■ **DATA LINES**
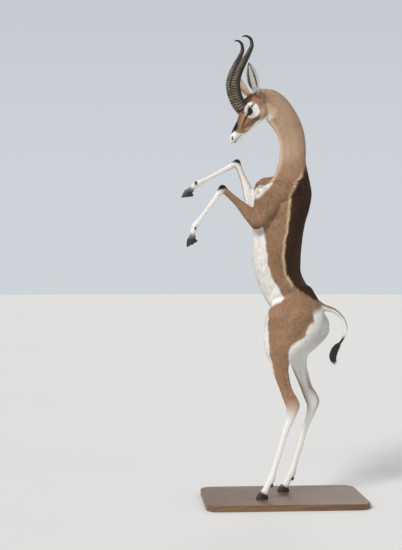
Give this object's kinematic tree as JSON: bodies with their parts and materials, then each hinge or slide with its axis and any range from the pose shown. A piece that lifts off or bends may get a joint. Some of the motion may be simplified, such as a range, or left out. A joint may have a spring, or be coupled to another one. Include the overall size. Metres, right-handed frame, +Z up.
{
  "type": "gerenuk",
  "caption": "Long-necked male antelope upright on its hind legs, forelegs raised, with ringed S-curved horns, cupped ears and a tufted tail, on a flat base.",
  "frame": {"origin": "centre of the flat base's underside", "axes": "+Z up, -X the way the animal faces, -Y its left side"},
  "size_m": [0.904, 0.5, 2.3089],
  "materials": {
    "coat_fawn": "short smooth coat of fawn hair with a darker saddle",
    "coat_white": "short white hair of the legs and rump",
    "tuft_black": "coarse black hair",
    "horn_ringed": "dark ringed horn, satin",
    "hoof_black": "black hoof horn, satin",
    "eye_dark": "dark wet eye",
    "base_wood": "plain oiled wood"
  },
  "bodies": {
    "root": {"stand_base": "base_wood", "torso": "coat_fawn", "neck": "coat_fawn", "head": "coat_fawn", "ear_l": "coat_fawn", "eye_l": "eye_dark", "horn_l": "horn_ringed", "ear_r": "coat_fawn", "eye_r": "eye_dark", "horn_r": "horn_ringed", "tail": "coat_fawn", "tail_tuft": "tuft_black", "thigh_l": "coat_white", "shank_l": "coat_fawn", "hind_cannon_l": "coat_white", "hind_pastern_l": "coat_white", "forearm_l": "coat_fawn", "fore_cannon_l": "coat_white", "fore_pastern_l": "coat_white", "hind_claw_l_inner": "hoof_black", "hind_dewclaw_l_inner": "hoof_black", "hind_claw_l_outer": "hoof_black", "hind_dewclaw_l_outer": "hoof_black", "fore_claw_l_inner": "hoof_black", "fore_dewclaw_l_inner": "hoof_black", "fore_claw_l_outer": "hoof_black", "fore_dewclaw_l_outer": "hoof_black", "thigh_r": "coat_white", "shank_r": "coat_fawn", "hind_cannon_r": "coat_white", "hind_pastern_r": "coat_white", "forearm_r": "coat_fawn", "fore_cannon_r": "coat_white", "fore_pastern_r": "coat_white", "hind_claw_r_inner": "hoof_black", "hind_dewclaw_r_inner": "hoof_black", "hind_claw_r_outer": "hoof_black", "hind_dewclaw_r_outer": "hoof_black", "fore_claw_r_inner": "hoof_black", "fore_dewclaw_r_inner": "hoof_black", "fore_claw_r_outer": "hoof_black", "fore_dewclaw_r_outer": "hoof_black"}
  },
  "joints": []
}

■ **SET TASK**
Write out each line of the data that holds the string "materials".

■ **EXERCISE OUTPUT**
Give this object's kinematic tree as JSON: bodies with their parts and materials, then each hinge or slide with its axis and any range from the pose shown. A piece that lifts off or bends may get a joint. Some of the motion may be simplified, such as a range, or left out. A joint may have a spring, or be coupled to another one. Include the overall size. Metres, right-handed frame, +Z up.
  "materials": {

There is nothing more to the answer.